• **WHAT THE EXERCISE ASKS**
Reproduce the entire listing word for word.

• **RAW DATA**

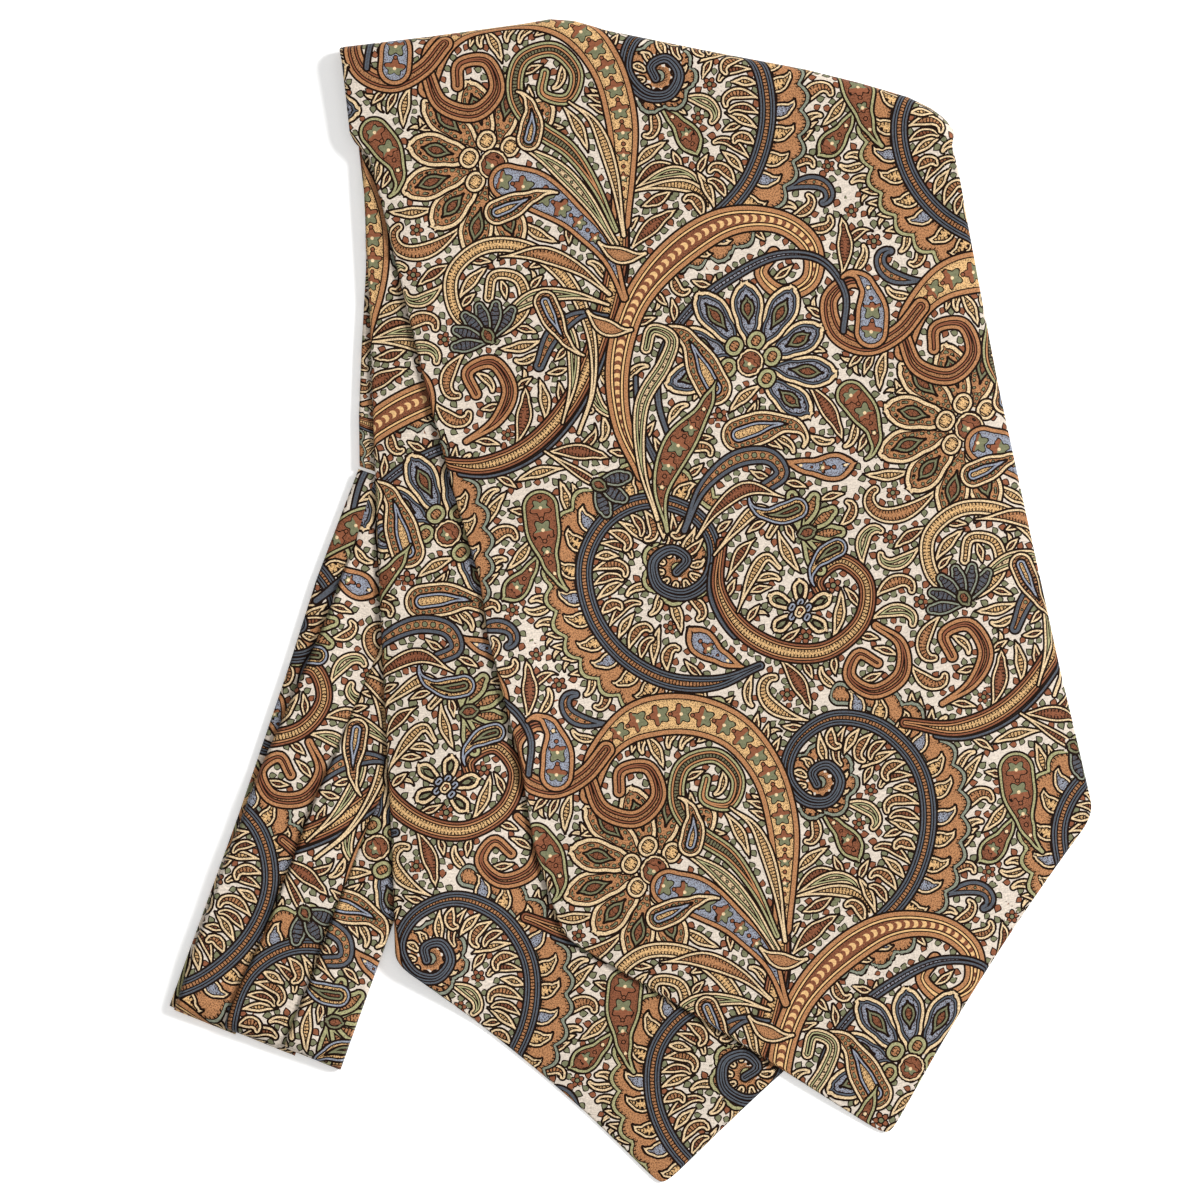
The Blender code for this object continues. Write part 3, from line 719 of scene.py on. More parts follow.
def corner_views(fine, coarse):
    """The two grids turned so that each corner in turn comes first."""
    return [(fine[::r, ::c], coarse[::r, ::c], r * c < 0) for r in (1, -1) for c in (1, -1)]


def closed_blade(top, low, cloth):
    """Points, faces and cloth places of a closed blade: the fine skin, every second point of
    the lower skin inside the rim, and the stitched rim."""
    rows = top.shape[0] - (top.shape[0] + 1) % 2
    top, low, cloth = top[:rows], low[:rows], cloth[:rows]
    cols = top.shape[1]
    upper = np.arange(rows * cols).reshape(rows, cols)
    under = upper[::2, ::2].copy()
    inside = low[2:-2:2, 2:-2:2]
    under[1:-1, 1:-1] = rows * cols + np.arange(inside[..., 0].size).reshape(inside.shape[:2])
    stitches = []
    for fine, coarse, flip in rim_views(upper, under):
        a, b = coarse[0, 1:-2], coarse[0, 2:-1]
        c, d, m = coarse[1, 2:-1], coarse[1, 1:-2], fine[0, 3:-3:2]
        side = np.concatenate([np.stack(t, axis=-1) for t in ((m, a, d), (m, d, c), (m, c, b))])
        stitches.append(side[:, ::-1] if flip else side)
    for fine, coarse, flip in corner_views(upper, under):
        a, b, c, d = coarse[0, 0], coarse[0, 1], coarse[1, 1], coarse[1, 0]
        m, n = fine[0, 1], fine[1, 0]
        corner = np.array([(a, n, m), (n, d, c), (n, c, m), (m, c, b)])
        stitches.append(corner[:, ::-1] if flip else corner)
    stitches = np.concatenate(stitches)
    faces = np.concatenate([grid_faces(upper), grid_faces(under[1:-1, 1:-1], turned=True),
                            np.concatenate([stitches, np.full((len(stitches), 1), -1)], axis=1)])
    points = np.concatenate([top.reshape(-1, 3), inside.reshape(-1, 3)])
    flat = np.concatenate([cloth.reshape(-1, 2), cloth[2:-2:2, 2:-2:2].reshape(-1, 2)])
    return points, faces, flat[np.where(faces < 0, faces[:, 2:3], faces)]


def joined(grids):
    """Several separate grids as one set of points, faces and cloth places."""
    points, faces, flats, count = [], [], [], 0
    for grid, flat in grids:
        index = count + np.arange(grid[..., 0].size).reshape(grid.shape[:2])
        points.append(grid.reshape(-1, 3))
        faces.append(grid_faces(index))
        flats.append(flat.reshape(-1, 2))
        count += grid[..., 0].size
    faces = np.concatenate(faces)
    return np.concatenate(points), faces, np.concatenate(flats)[faces]


def closed_pad(grid, flat):
    """A pad's rows joined round, with its first and last rows filled by fans of quads."""
    count, around = grid.shape[:2]
    index = np.arange(count * around).reshape(count, around)
    ring = np.concatenate([index, index[:, :1]], axis=1)
    faces = grid_faces(ring)
    flat_round = np.concatenate([flat, flat[:, -1:]], axis=1).reshape(-1, 2)
    ring_place = np.arange(count * (around + 1)).reshape(count, around + 1)
    places = flat_round[grid_faces(ring_place)]
    half = around // 2
    for row, turned in ((index[0], True), (index[-1], False)):
        near, far = row[:half], row[::-1][:half]
        cap = np.stack([near[:-1], near[1:], far[1:], far[:-1]], axis=-1)
        cap = cap[:, ::-1] if turned else cap
        faces = np.concatenate([faces, cap])
        places = np.concatenate([places, flat.reshape(-1, 2)[cap]])
    return grid.reshape(-1, 3), faces, places


front_faces, under_faces = closed_blade(*front_skin), closed_blade(*under_skin)
for name, piece in (("front", front_faces), ("under", under_faces)):
    print(name, "blade", len(piece[0]), "points", len(piece[1]), "faces")

# %% [markdown]
# # The paisley
#
# The silk is printed all over with paisley: long scrolling stems, coiled spirals with
# scalloped borders, drop-shaped butehs, palmettes, hooks and leaf sprays on cream, with a
# tiny bud along every outline. An image would draw it, but this lesson uses none. Instead
# each motif is one pen stroke: a smooth spine, a half width that changes along it, and a
# recipe that says how its cross-section is coloured.
#
# The design repeats on a slanted lattice, as half-drop repeats do: one step is 120 mm across
# and 107 mm up, the other straight up by 214 mm.

# %% Spines
REPEAT = np.array(((120.0, 107.0), (0.0, 214.0)))
ONE_REPEAT = REPEAT.diagonal()
SPINE_STEP = 1.2
STEEPEST = 0.8            # the most that a half width changes per millimetre of its spine


def unit(heading):
    """The direction of a heading in degrees: (cos, sin)."""
    way = np.radians(heading)
    return np.array((np.cos(way), np.sin(way)))


def heading_of(way):
    """The heading in degrees of a direction."""
    return np.degrees(np.arctan2(way[1], way[0]))


def even(points, step=SPINE_STEP):
    """A line walked in equal steps: distances along it are summed, then read at even stops."""
    points = np.asarray(points, float)
    gone = np.concatenate([[0.0], np.cumsum(np.hypot(*np.diff(points, axis=0).T))])
    stops = np.linspace(0.0, gone[-1], max(int(round(gone[-1] / step)), 4) + 1)
    return np.stack([np.interp(stops, gone, points[:, axis]) for axis in (0, 1)], axis=-1)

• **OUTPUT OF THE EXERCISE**
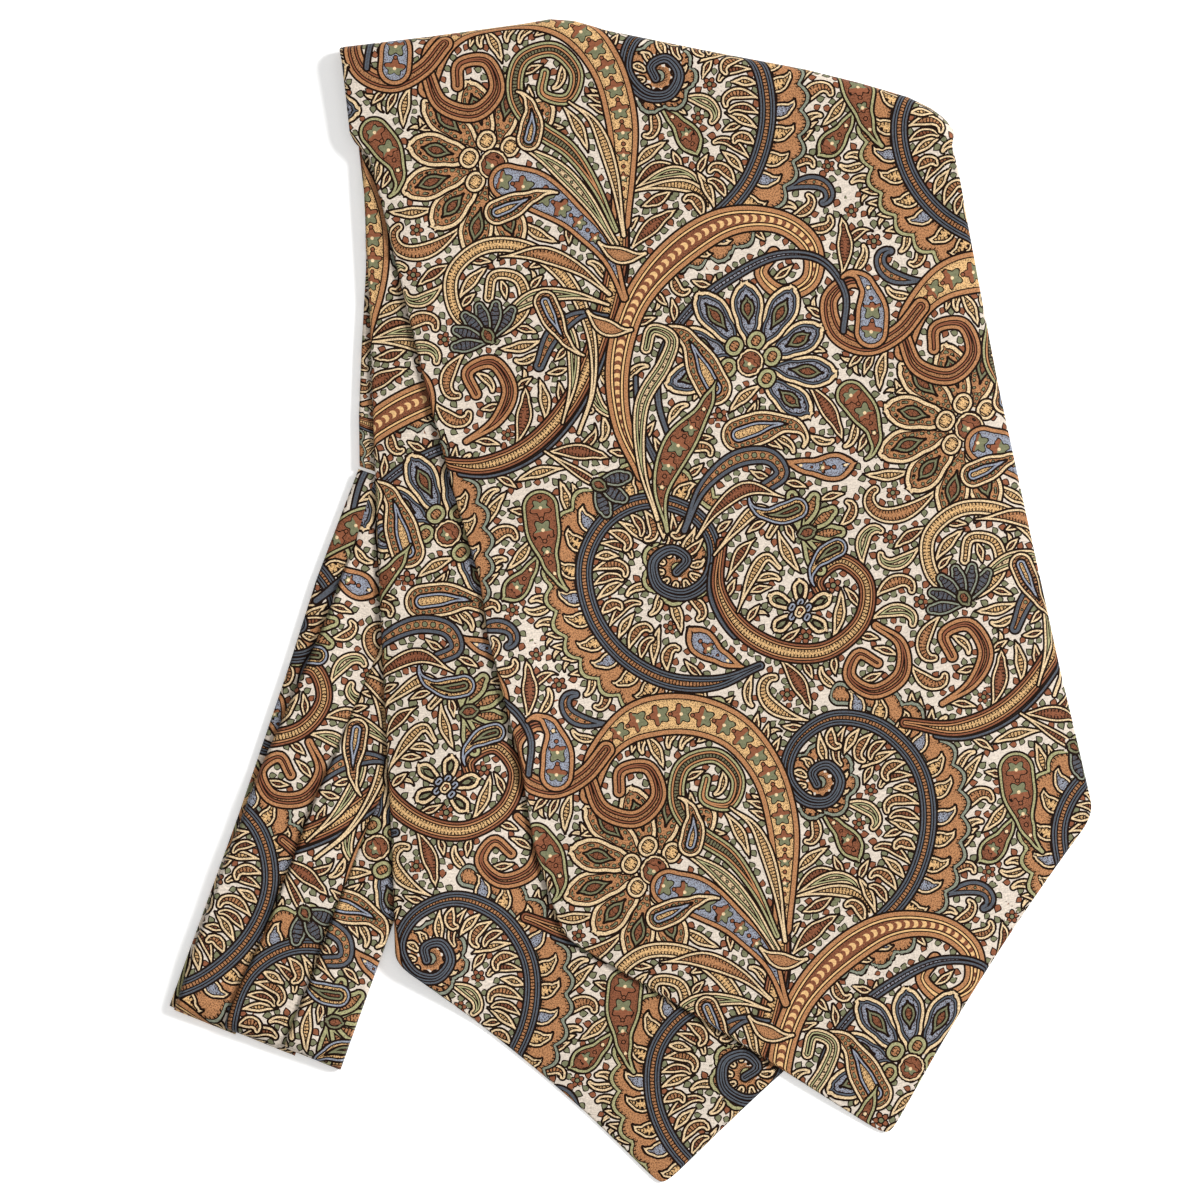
The Blender code for this object continues. Write part 3, from line 719 of scene.py on. More parts follow.
def corner_views(fine, coarse):
    """The two grids turned so that each corner in turn comes first."""
    return [(fine[::r, ::c], coarse[::r, ::c], r * c < 0) for r in (1, -1) for c in (1, -1)]


def closed_blade(top, low, cloth):
    """Points, faces and cloth places of a closed blade: the fine skin, every second point of
    the lower skin inside the rim, and the stitched rim."""
    rows = top.shape[0] - (top.shape[0] + 1) % 2
    top, low, cloth = top[:rows], low[:rows], cloth[:rows]
    cols = top.shape[1]
    upper = np.arange(rows * cols).reshape(rows, cols)
    under = upper[::2, ::2].copy()
    inside = low[2:-2:2, 2:-2:2]
    under[1:-1, 1:-1] = rows * cols + np.arange(inside[..., 0].size).reshape(inside.shape[:2])
    stitches = []
    for fine, coarse, flip in rim_views(upper, under):
        a, b = coarse[0, 1:-2], coarse[0, 2:-1]
        c, d, m = coarse[1, 2:-1], coarse[1, 1:-2], fine[0, 3:-3:2]
        side = np.concatenate([np.stack(t, axis=-1) for t in ((m, a, d), (m, d, c), (m, c, b))])
        stitches.append(side[:, ::-1] if flip else side)
    for fine, coarse, flip in corner_views(upper, under):
        a, b, c, d = coarse[0, 0], coarse[0, 1], coarse[1, 1], coarse[1, 0]
        m, n = fine[0, 1], fine[1, 0]
        corner = np.array([(a, n, m), (n, d, c), (n, c, m), (m, c, b)])
        stitches.append(corner[:, ::-1] if flip else corner)
    stitches = np.concatenate(stitches)
    faces = np.concatenate([grid_faces(upper), grid_faces(under[1:-1, 1:-1], turned=True),
                            np.concatenate([stitches, np.full((len(stitches), 1), -1)], axis=1)])
    points = np.concatenate([top.reshape(-1, 3), inside.reshape(-1, 3)])
    flat = np.concatenate([cloth.reshape(-1, 2), cloth[2:-2:2, 2:-2:2].reshape(-1, 2)])
    return points, faces, flat[np.where(faces < 0, faces[:, 2:3], faces)]


def joined(grids):
    """Several separate grids as one set of points, faces and cloth places."""
    points, faces, flats, count = [], [], [], 0
    for grid, flat in grids:
        index = count + np.arange(grid[..., 0].size).reshape(grid.shape[:2])
        points.append(grid.reshape(-1, 3))
        faces.append(grid_faces(index))
        flats.append(flat.reshape(-1, 2))
        count += grid[..., 0].size
    faces = np.concatenate(faces)
    return np.concatenate(points), faces, np.concatenate(flats)[faces]


def closed_pad(grid, flat):
    """A pad's rows joined round, with its first and last rows filled by fans of quads."""
    count, around = grid.shape[:2]
    index = np.arange(count * around).reshape(count, around)
    ring = np.concatenate([index, index[:, :1]], axis=1)
    faces = grid_faces(ring)
    flat_round = np.concatenate([flat, flat[:, -1:]], axis=1).reshape(-1, 2)
    ring_place = np.arange(count * (around + 1)).reshape(count, around + 1)
    places = flat_round[grid_faces(ring_place)]
    half = around // 2
    for row, turned in ((index[0], True), (index[-1], False)):
        near, far = row[:half], row[::-1][:half]
        cap = np.stack([near[:-1], near[1:], far[1:], far[:-1]], axis=-1)
        cap = cap[:, ::-1] if turned else cap
        faces = np.concatenate([faces, cap])
        places = np.concatenate([places, flat.reshape(-1, 2)[cap]])
    return grid.reshape(-1, 3), faces, places


front_faces, under_faces = closed_blade(*front_skin), closed_blade(*under_skin)
for name, piece in (("front", front_faces), ("under", under_faces)):
    print(name, "blade", len(piece[0]), "points", len(piece[1]), "faces")

# %% [markdown]
# # The paisley
#
# The silk is printed all over with paisley: long scrolling stems, coiled spirals with
# scalloped borders, drop-shaped butehs, palmettes, hooks and leaf sprays on cream, with a
# tiny bud along every outline. An image would draw it, but this lesson uses none. Instead
# each motif is one pen stroke: a smooth spine, a half width that changes along it, and a
# recipe that says how its cross-section is coloured.
#
# The design repeats on a slanted lattice, as half-drop repeats do: one step is 120 mm across
# and 107 mm up, the other straight up by 214 mm.

# %% Spines
REPEAT = np.array(((120.0, 107.0), (0.0, 214.0)))
ONE_REPEAT = REPEAT.diagonal()
SPINE_STEP = 1.2
STEEPEST = 0.8            # the most that a half width changes per millimetre of its spine


def unit(heading):
    """The direction of a heading in degrees: (cos, sin)."""
    way = np.radians(heading)
    return np.array((np.cos(way), np.sin(way)))


def heading_of(way):
    """The heading in degrees of a direction."""
    return np.degrees(np.arctan2(way[1], way[0]))


def even(points, step=SPINE_STEP):
    """A line walked in equal steps: distances along it are summed, then read at even stops."""
    points = np.asarray(points, float)
    gone = np.concatenate([[0.0], np.cumsum(np.hypot(*np.diff(points, axis=0).T))])
    stops = np.linspace(0.0, gone[-1], max(int(round(gone[-1] / step)), 4) + 1)
    return np.stack([np.interp(stops, gone, points[:, axis]) for axis in (0, 1)], axis=-1)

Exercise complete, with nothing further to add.